PROBLEM TO SOLVE:
Repeat the records below exactly as they appear.

ROWS:
========================================================================
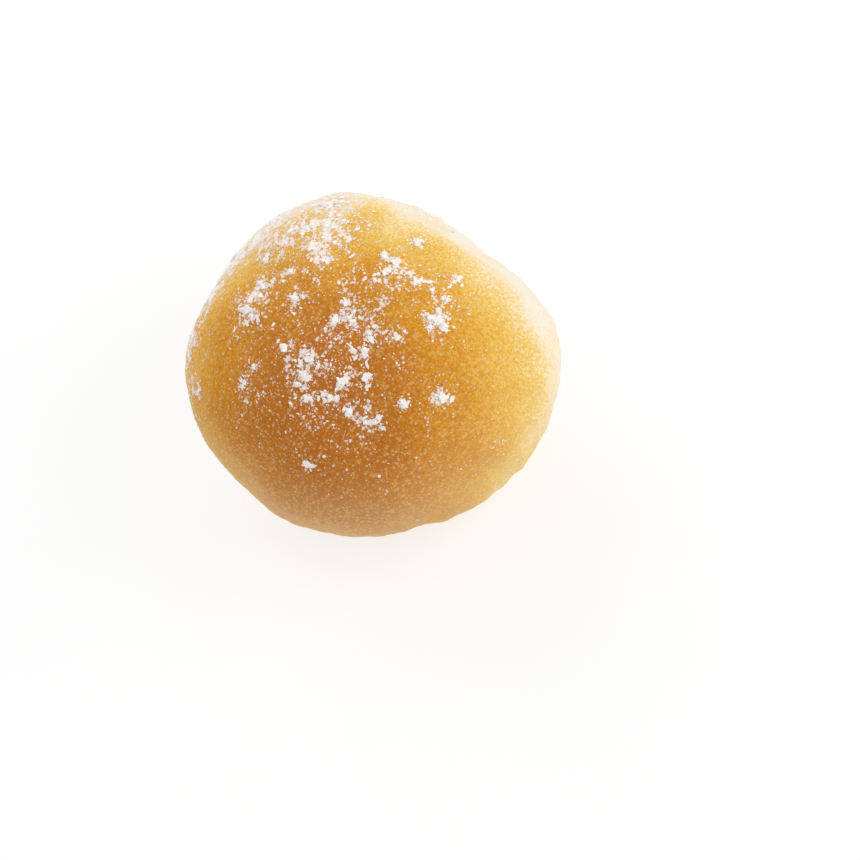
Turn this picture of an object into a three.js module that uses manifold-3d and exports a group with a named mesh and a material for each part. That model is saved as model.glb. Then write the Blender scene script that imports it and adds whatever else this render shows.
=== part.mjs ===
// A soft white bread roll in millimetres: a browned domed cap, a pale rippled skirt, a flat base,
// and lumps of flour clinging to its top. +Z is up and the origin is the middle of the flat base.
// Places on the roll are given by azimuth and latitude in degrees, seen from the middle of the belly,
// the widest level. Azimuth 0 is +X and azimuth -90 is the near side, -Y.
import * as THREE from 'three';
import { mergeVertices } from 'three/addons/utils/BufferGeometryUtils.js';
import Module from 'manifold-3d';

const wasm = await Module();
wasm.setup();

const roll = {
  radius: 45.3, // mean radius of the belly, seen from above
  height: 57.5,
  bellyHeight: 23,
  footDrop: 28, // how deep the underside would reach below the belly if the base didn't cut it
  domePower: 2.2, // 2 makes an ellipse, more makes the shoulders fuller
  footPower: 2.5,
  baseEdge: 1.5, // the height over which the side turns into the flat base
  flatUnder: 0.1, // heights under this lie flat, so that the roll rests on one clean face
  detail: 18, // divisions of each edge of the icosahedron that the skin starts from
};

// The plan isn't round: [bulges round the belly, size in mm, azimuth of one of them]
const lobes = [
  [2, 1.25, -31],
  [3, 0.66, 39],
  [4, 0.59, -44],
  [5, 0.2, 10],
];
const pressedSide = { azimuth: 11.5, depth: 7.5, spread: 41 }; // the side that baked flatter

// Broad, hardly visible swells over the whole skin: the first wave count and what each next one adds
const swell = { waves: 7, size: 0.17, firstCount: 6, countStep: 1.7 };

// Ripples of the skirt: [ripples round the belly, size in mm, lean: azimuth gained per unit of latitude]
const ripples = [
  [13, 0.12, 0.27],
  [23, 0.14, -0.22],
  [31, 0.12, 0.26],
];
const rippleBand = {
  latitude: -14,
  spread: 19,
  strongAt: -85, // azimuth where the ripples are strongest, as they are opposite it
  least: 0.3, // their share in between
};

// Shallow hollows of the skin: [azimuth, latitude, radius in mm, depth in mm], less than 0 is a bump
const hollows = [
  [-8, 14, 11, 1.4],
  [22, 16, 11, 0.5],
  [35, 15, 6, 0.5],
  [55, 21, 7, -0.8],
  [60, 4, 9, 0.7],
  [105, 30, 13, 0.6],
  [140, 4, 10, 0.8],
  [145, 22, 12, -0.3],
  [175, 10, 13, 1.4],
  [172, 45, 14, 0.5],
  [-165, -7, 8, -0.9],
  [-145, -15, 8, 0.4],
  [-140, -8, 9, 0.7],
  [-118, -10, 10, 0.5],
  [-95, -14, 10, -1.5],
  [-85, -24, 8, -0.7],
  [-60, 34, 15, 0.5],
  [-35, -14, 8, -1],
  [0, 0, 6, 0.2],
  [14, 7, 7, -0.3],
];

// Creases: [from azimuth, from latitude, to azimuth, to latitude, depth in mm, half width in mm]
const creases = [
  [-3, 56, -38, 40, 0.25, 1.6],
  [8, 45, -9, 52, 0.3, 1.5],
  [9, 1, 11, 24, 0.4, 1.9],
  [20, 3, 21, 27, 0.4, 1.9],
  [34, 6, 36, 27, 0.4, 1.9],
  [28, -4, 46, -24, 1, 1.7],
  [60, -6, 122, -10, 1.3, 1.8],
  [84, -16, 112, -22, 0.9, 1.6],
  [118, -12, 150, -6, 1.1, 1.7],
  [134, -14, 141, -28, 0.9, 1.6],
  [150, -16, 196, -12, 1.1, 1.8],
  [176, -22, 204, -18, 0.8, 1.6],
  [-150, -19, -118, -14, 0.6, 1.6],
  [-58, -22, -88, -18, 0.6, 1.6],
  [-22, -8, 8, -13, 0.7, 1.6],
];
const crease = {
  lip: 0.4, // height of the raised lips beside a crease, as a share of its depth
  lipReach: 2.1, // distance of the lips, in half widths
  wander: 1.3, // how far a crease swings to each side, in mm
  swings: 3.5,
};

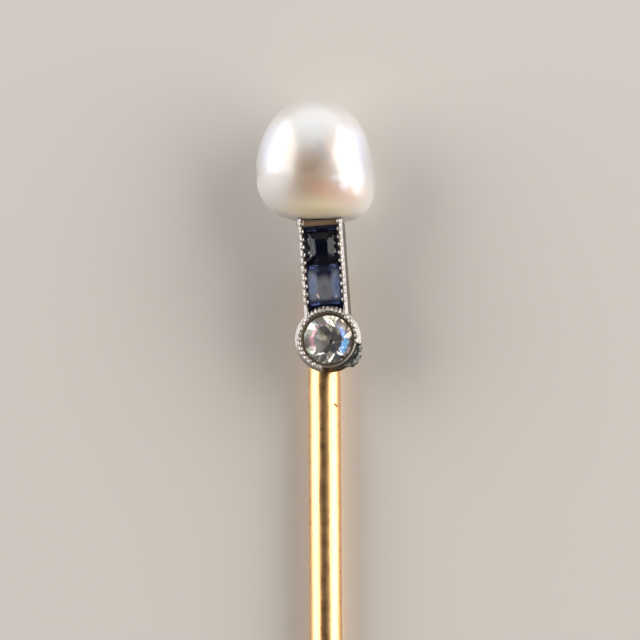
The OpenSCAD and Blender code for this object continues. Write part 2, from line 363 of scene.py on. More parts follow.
========================================================================
WRITTEN SOLUTION:
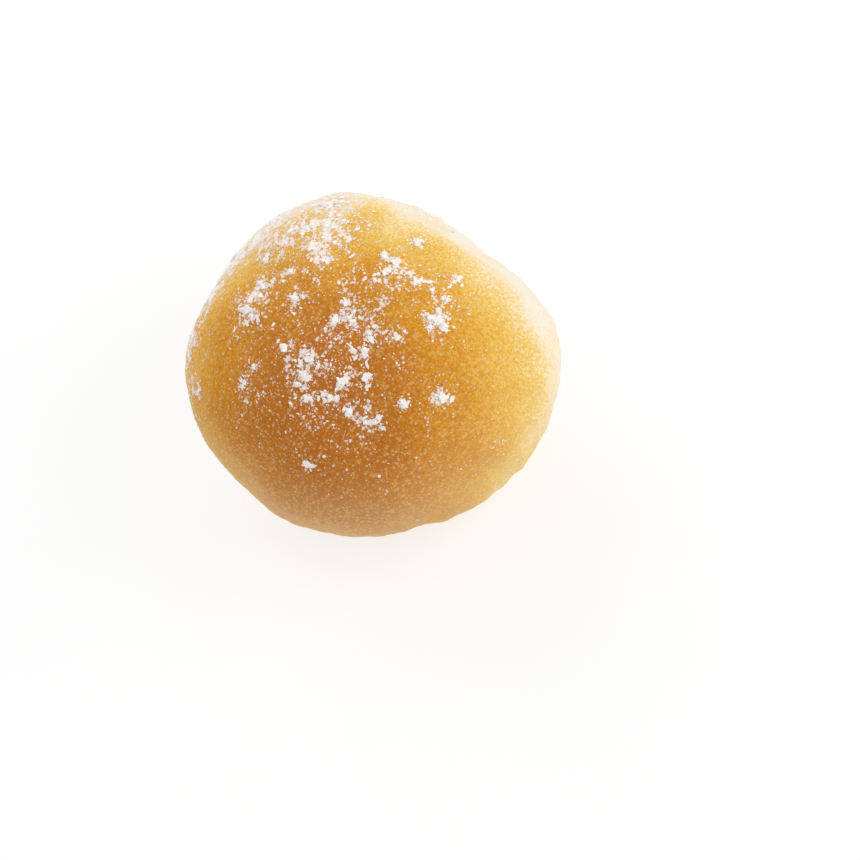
Turn this picture of an object into a three.js module that uses manifold-3d and exports a group with a named mesh and a material for each part. That model is saved as model.glb. Then write the Blender scene script that imports it and adds whatever else this render shows.
=== part.mjs ===
// A soft white bread roll in millimetres: a browned domed cap, a pale rippled skirt, a flat base,
// and lumps of flour clinging to its top. +Z is up and the origin is the middle of the flat base.
// Places on the roll are given by azimuth and latitude in degrees, seen from the middle of the belly,
// the widest level. Azimuth 0 is +X and azimuth -90 is the near side, -Y.
import * as THREE from 'three';
import { mergeVertices } from 'three/addons/utils/BufferGeometryUtils.js';
import Module from 'manifold-3d';

const wasm = await Module();
wasm.setup();

const roll = {
  radius: 45.3, // mean radius of the belly, seen from above
  height: 57.5,
  bellyHeight: 23,
  footDrop: 28, // how deep the underside would reach below the belly if the base didn't cut it
  domePower: 2.2, // 2 makes an ellipse, more makes the shoulders fuller
  footPower: 2.5,
  baseEdge: 1.5, // the height over which the side turns into the flat base
  flatUnder: 0.1, // heights under this lie flat, so that the roll rests on one clean face
  detail: 18, // divisions of each edge of the icosahedron that the skin starts from
};

// The plan isn't round: [bulges round the belly, size in mm, azimuth of one of them]
const lobes = [
  [2, 1.25, -31],
  [3, 0.66, 39],
  [4, 0.59, -44],
  [5, 0.2, 10],
];
const pressedSide = { azimuth: 11.5, depth: 7.5, spread: 41 }; // the side that baked flatter

// Broad, hardly visible swells over the whole skin: the first wave count and what each next one adds
const swell = { waves: 7, size: 0.17, firstCount: 6, countStep: 1.7 };

// Ripples of the skirt: [ripples round the belly, size in mm, lean: azimuth gained per unit of latitude]
const ripples = [
  [13, 0.12, 0.27],
  [23, 0.14, -0.22],
  [31, 0.12, 0.26],
];
const rippleBand = {
  latitude: -14,
  spread: 19,
  strongAt: -85, // azimuth where the ripples are strongest, as they are opposite it
  least: 0.3, // their share in between
};

// Shallow hollows of the skin: [azimuth, latitude, radius in mm, depth in mm], less than 0 is a bump
const hollows = [
  [-8, 14, 11, 1.4],
  [22, 16, 11, 0.5],
  [35, 15, 6, 0.5],
  [55, 21, 7, -0.8],
  [60, 4, 9, 0.7],
  [105, 30, 13, 0.6],
  [140, 4, 10, 0.8],
  [145, 22, 12, -0.3],
  [175, 10, 13, 1.4],
  [172, 45, 14, 0.5],
  [-165, -7, 8, -0.9],
  [-145, -15, 8, 0.4],
  [-140, -8, 9, 0.7],
  [-118, -10, 10, 0.5],
  [-95, -14, 10, -1.5],
  [-85, -24, 8, -0.7],
  [-60, 34, 15, 0.5],
  [-35, -14, 8, -1],
  [0, 0, 6, 0.2],
  [14, 7, 7, -0.3],
];

// Creases: [from azimuth, from latitude, to azimuth, to latitude, depth in mm, half width in mm]
const creases = [
  [-3, 56, -38, 40, 0.25, 1.6],
  [8, 45, -9, 52, 0.3, 1.5],
  [9, 1, 11, 24, 0.4, 1.9],
  [20, 3, 21, 27, 0.4, 1.9],
  [34, 6, 36, 27, 0.4, 1.9],
  [28, -4, 46, -24, 1, 1.7],
  [60, -6, 122, -10, 1.3, 1.8],
  [84, -16, 112, -22, 0.9, 1.6],
  [118, -12, 150, -6, 1.1, 1.7],
  [134, -14, 141, -28, 0.9, 1.6],
  [150, -16, 196, -12, 1.1, 1.8],
  [176, -22, 204, -18, 0.8, 1.6],
  [-150, -19, -118, -14, 0.6, 1.6],
  [-58, -22, -88, -18, 0.6, 1.6],
  [-22, -8, 8, -13, 0.7, 1.6],
];
const crease = {
  lip: 0.4, // height of the raised lips beside a crease, as a share of its depth
  lipReach: 2.1, // distance of the lips, in half widths
  wander: 1.3, // how far a crease swings to each side, in mm
  swings: 3.5,
};

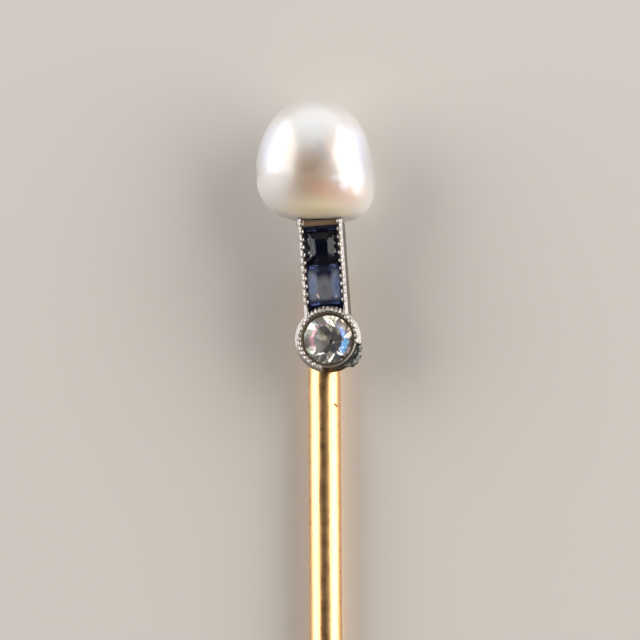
The OpenSCAD and Blender code for this object continues. Write part 2, from line 363 of scene.py on. More parts follow.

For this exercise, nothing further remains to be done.